Marchand and McLachlan added the layered grandeur of U2 and the supple strength of Depeche Mode to these testimonials of yearning and loss. Critics lauded it as smart and sensual. Sales were stronger still: It went quintuple-platinum in Canada and sold more than three million copies stateside.

“I was in a punk band listening to a lot of hardcore — and, strangely, Sarah McLachlan,” said Leslie Feist, the Canadian songwriter who will open the U.S. leg of McLachlan’s tour. “I could hear her power, but it was being expressed more fluidly. It wasn’t about aggression. It was about conviction.”

As McLachlan’s profile grew, letters from stalkers mounted at Nettwerk’s offices, especially from an Ottawa programmer named Uwe Vandrei. They met once, and he slipped her a scarf. But after she read one of his pleas, she asked not to see more. Still, in the album’s opener, “Possession,” where bass pulses and guitars radiate above droning gothic organs, she worked to mirror his mind, to articulate his misplaced passions. When it became a hit, he sued, alleging McLachlan had lifted his words. Vandrei died before trial.

“I felt a strange sense of relief,” McLachlan said haltingly. “But then I thought, ‘Oh my God, this is somebody’s son. Should I have tried to reach out? Tried to talk some sense into him?’”

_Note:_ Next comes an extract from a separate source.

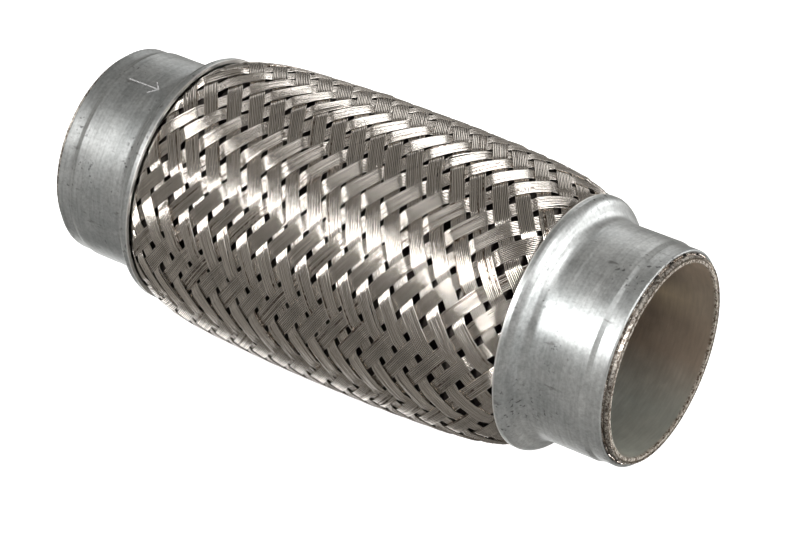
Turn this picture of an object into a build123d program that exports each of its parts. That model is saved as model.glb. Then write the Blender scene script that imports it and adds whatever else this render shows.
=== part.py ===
from build123d import *
import math
import os

# Braided flexible pipe coupling, 45 mm bore, in millimetres.
# +X runs along the pipe axis from the inlet mouth, +Z is up, and the origin is the
# centre of the inlet bore's mouth. Outwards from the bore, each end is a stack of an
# inner ring, the inner braid, the two bellows plies' cuffs, the outer braid and a collar.

# Driving dimensions
overall_length = 150.0
bore_radius = 22.5
ring_wall = 0.7
ring_length = 24.0
inner_braid_wall = 0.4
ply_wall = 0.15
ply_count = 2

# Bellows: U-shaped convolutions between two plain cuffs
convolution_count = 14
convolution_pitch = 7.0
bend_radius = 1.7
end_crest_radius = 29.2
crest_radius = 30.8

# Collar: drawn sheet steel, crimped at its end and flared over the braid
collar_inset = 1.2
collar_wall = 0.8
collar_edge_round = 0.35
crimp_length = 4.8
crimp_run = 1.2
crimp_depth = 0.4
collar_radius = 25.5
flare_start = 18.9
flare_angle = 60.0
flare_neck_bend = 3.0
flare_slope_length = 1.4
flare_shoulder_bend = 3.2
lip_angle = 17.0
lip_radius = 29.7
lip_land = 1.2
lip_edge_bend = 0.15
collar_length = 24.1

# Outer braid: a sleeve of the woven wires' full thickness, crimped, flared and bulged
outer_braid_inset = 1.0
neck_end = 20.4
braid_at_lip = 28.2
braid_shoulder = (30.0, 30.6)
braid_haunch = (39.4, 32.4)
braid_flank = (53.6, 33.2)
braid_belly = 33.6

# The flexible members are cut where the pipe bends and stretches
bodies = ("inlet_end", "flex_1", "flex_2", "flex_3", "flex_4", "flex_5", "flex_6", "outlet_end")
first_cut = 33.0
cut_spacing = 14.0

# Worked out from the above
middle = overall_length / 2
inner_braid_radius = bore_radius + ring_wall
cuff_radius = inner_braid_radius + inner_braid_wall
ply_interface = cuff_radius + ply_wall
braid_cuff_radius = cuff_radius + ply_count * ply_wall
braid_neck_radius = collar_radius - collar_wall
braid_crimp_radius = braid_neck_radius - crimp_depth
outer_braid_wall = braid_neck_radius - braid_cuff_radius
bellows_start = middle - convolution_count * convolution_pitch / 2
collar_end = collar_inset + collar_length
cuts = [0.0] + [first_cut + cut_spacing * i for i in range(len(bodies) - 1)] + [overall_length]

os.makedirs("parts", exist_ok=True)


def write(part, name):
    part.label = name
    export_step(part, f"parts/{name}.step")


def polar(start, length, degrees):
    """The point a length away from start, in a direction given from +X."""
    angle = math.radians(degrees)
    return (start[0] + length * math.cos(angle), start[1] + length * math.sin(angle))


# ---------------------------------------------------------------- collars
crimp_radius = collar_radius - crimp_depth
neck_bend_reach = flare_neck_bend * math.tan(math.radians(flare_angle / 2))
shoulder_turn = flare_angle - lip_angle
shoulder_bend_reach = flare_shoulder_bend * math.tan(math.radians(shoulder_turn / 2))
neck_corner = (flare_start + neck_bend_reach, collar_radius)
slope_length = neck_bend_reach + flare_slope_length + shoulder_bend_reach
shoulder_corner = polar(neck_corner, slope_length, flare_angle)
lip_corner = (collar_end - lip_land, lip_radius)

with BuildSketch(Plane.XZ) as collar_section:
    with BuildLine():
        FilletPolyline(
            (collar_inset, crimp_radius),
            (collar_inset + crimp_length - crimp_run, crimp_radius),
            (collar_inset + crimp_length, collar_radius),
            neck_corner,
            shoulder_corner,
            lip_corner,
            (collar_end, lip_radius),
            radius=[1.0, 1.0, flare_neck_bend, flare_shoulder_bend, lip_edge_bend],
        )
        offset(amount=collar_wall, side=Side.RIGHT)
    make_face()
    end_corners = vertices().group_by(Axis.X)[0]
    fillet(end_corners, collar_edge_round)

with BuildPart() as inlet_collar:
    add(collar_section)
    revolve(axis=Axis.X)

with BuildPart() as outlet_collar:
    mirror(inlet_collar.part, about=Plane.YZ.offset(middle))

write(inlet_collar.part, "inlet_collar")
write(outlet_collar.part, "outlet_collar")


# ---------------------------------------------------------------- inner rings
with BuildPart() as inlet_inner_ring:
    with BuildSketch(Plane.YZ):
        Circle(inner_braid_radius)
        Circle(bore_radius, mode=Mode.SUBTRACT)
    extrude(amount=ring_length)

with BuildPart() as outlet_inner_ring:
    mirror(inlet_inner_ring.part, about=Plane.YZ.offset(middle))

write(inlet_inner_ring.part, "inlet_inner_ring")
write(outlet_inner_ring.part, "outlet_inner_ring")


# ---------------------------------------------------------------- flexible members
def write_sections(face, member):
    """Revolves the part of a member's half section that each body holds."""
    for body, start, end in zip(bodies, cuts[:-1], cuts[1:]):
        with BuildSketch(Plane.XZ) as held:
            add(face)
            with Locations(((start + end) / 2, 0)):
                Rectangle(end - start, 4 * braid_belly, mode=Mode.INTERSECT)
        with BuildPart() as section:
            add(held.sketch)
            revolve(axis=Axis.X)
        write(section.part, f"{body}_{member}")


# Outer braid: crimped at the ends, flared out of the collars, bulged over the bellows
crimp_end = collar_inset + crimp_length
crimp_line = [
    (outer_braid_inset, braid_crimp_radius),
    (crimp_end - crimp_run / 2, braid_crimp_radius),
    (crimp_end + crimp_run / 2, braid_neck_radius),
    (neck_end, braid_neck_radius),
]
bulge_line = [
    (neck_end, braid_neck_radius),
    (collar_end, braid_at_lip),
    braid_shoulder,
    braid_haunch,
    braid_flank,
    (middle, braid_belly),
]


def bulge(inward):
    """The bulge's outline from the neck to the middle, moved in towards the axis."""
    return Spline(*[(x, r - inward) for x, r in bulge_line], tangents=[(1, 0), (1, 0)])


with BuildSketch(Plane.XZ) as outer_braid_section:
    with BuildLine():
        Polyline(*crimp_line)
        outside = bulge(0)
        inside = bulge(outer_braid_wall)
        Line(outside @ 1, inside @ 1)
        Polyline(inside @ 0, (outer_braid_inset, braid_cuff_radius), crimp_line[0])
    make_face()
    mirror(about=Plane.YZ.offset(middle))

write_sections(outer_braid_section.sketch, "outer_braid")


# Inner braid: a plain tube that lines the bellows from end to end
with BuildSketch(Plane.XZ) as inner_braid_section:
    with Locations((middle, inner_braid_radius + inner_braid_wall / 2)):
        Rectangle(overall_length, inner_braid_wall)

write_sections(inner_braid_section.sketch, "inner_braid")


# Bellows: two plies, one inside the other, in the same folds
def folds(outward):
    """The plies' shared surface moved outwards, from cuff end to cuff end."""
    points = [(0, ply_interface + outward)]
    radii = []
    for i in range(convolution_count):
        fold_start = bellows_start + convolution_pitch * i
        rise = fold_start + convolution_pitch / 4 - outward
        fall = fold_start + convolution_pitch * 3 / 4 + outward
        at_an_end = i in (0, convolution_count - 1)
        crest = (end_crest_radius if at_an_end else crest_radius) - ply_wall + outward
        root = ply_interface + outward
        points += [(rise, root), (rise, crest), (fall, crest), (fall, root)]
        root_bend, crest_bend = bend_radius - outward, bend_radius + outward
        radii += [root_bend, crest_bend, crest_bend, root_bend]
    points.append((overall_length, ply_interface + outward))
    return FilletPolyline(*points, radius=radii)


def ply(inner_offset, outer_offset, member):
    """One ply between two offsets from the plies' shared surface."""
    with BuildSketch(Plane.XZ) as ply_section:
        with BuildLine():
            inside = folds(inner_offset)
            outside = folds(outer_offset)
            Line(inside @ 0, outside @ 0)
            Line(inside @ 1, outside @ 1)
        make_face()
    write_sections(ply_section.sketch, member)


ply(-ply_wall, 0, "bellows_inner_ply")
ply(0, ply_wall, "bellows_outer_ply")
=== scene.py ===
import math

import bpy
import numpy as np
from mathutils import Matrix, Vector


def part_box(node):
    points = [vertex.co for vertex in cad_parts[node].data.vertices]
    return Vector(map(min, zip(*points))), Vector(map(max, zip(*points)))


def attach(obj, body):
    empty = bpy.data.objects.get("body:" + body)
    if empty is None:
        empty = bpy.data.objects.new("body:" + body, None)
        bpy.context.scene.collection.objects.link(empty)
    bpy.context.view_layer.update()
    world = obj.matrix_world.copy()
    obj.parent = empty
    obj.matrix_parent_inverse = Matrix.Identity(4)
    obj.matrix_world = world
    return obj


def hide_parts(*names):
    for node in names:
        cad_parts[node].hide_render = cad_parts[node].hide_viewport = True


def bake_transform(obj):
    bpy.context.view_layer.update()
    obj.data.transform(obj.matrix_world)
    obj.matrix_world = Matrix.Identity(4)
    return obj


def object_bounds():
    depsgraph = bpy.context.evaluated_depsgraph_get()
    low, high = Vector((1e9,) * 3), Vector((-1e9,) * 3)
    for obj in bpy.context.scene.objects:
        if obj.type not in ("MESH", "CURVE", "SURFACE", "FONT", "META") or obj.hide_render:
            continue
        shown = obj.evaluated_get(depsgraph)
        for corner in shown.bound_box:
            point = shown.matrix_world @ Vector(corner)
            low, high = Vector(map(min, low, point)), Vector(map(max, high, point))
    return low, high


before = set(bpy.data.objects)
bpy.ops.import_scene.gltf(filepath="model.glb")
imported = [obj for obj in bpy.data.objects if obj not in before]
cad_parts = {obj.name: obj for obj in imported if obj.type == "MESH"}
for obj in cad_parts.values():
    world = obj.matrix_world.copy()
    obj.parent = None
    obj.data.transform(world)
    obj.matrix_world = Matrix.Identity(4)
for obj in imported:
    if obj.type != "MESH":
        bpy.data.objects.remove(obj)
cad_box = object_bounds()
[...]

The success of “Fumbling” — and the draining circus that followed, including conspiracy theories about label involvement in Vandrei’s death — helped spur McLachlan’s most historic defiance. She demanded to not headline every show, to be partnered with acts who could share celebrity’s weight. Promoters balked at the idea that women could carry such a docket, rankling McLachlan. She named a genre-jumping touring festival for Lilith, a woman repeatedly lambasted in sacred texts. Lilith Fair not only dominated the summer concert scene of the late ’90s but showed onlookers and executives that women were not music’s second-class citizens.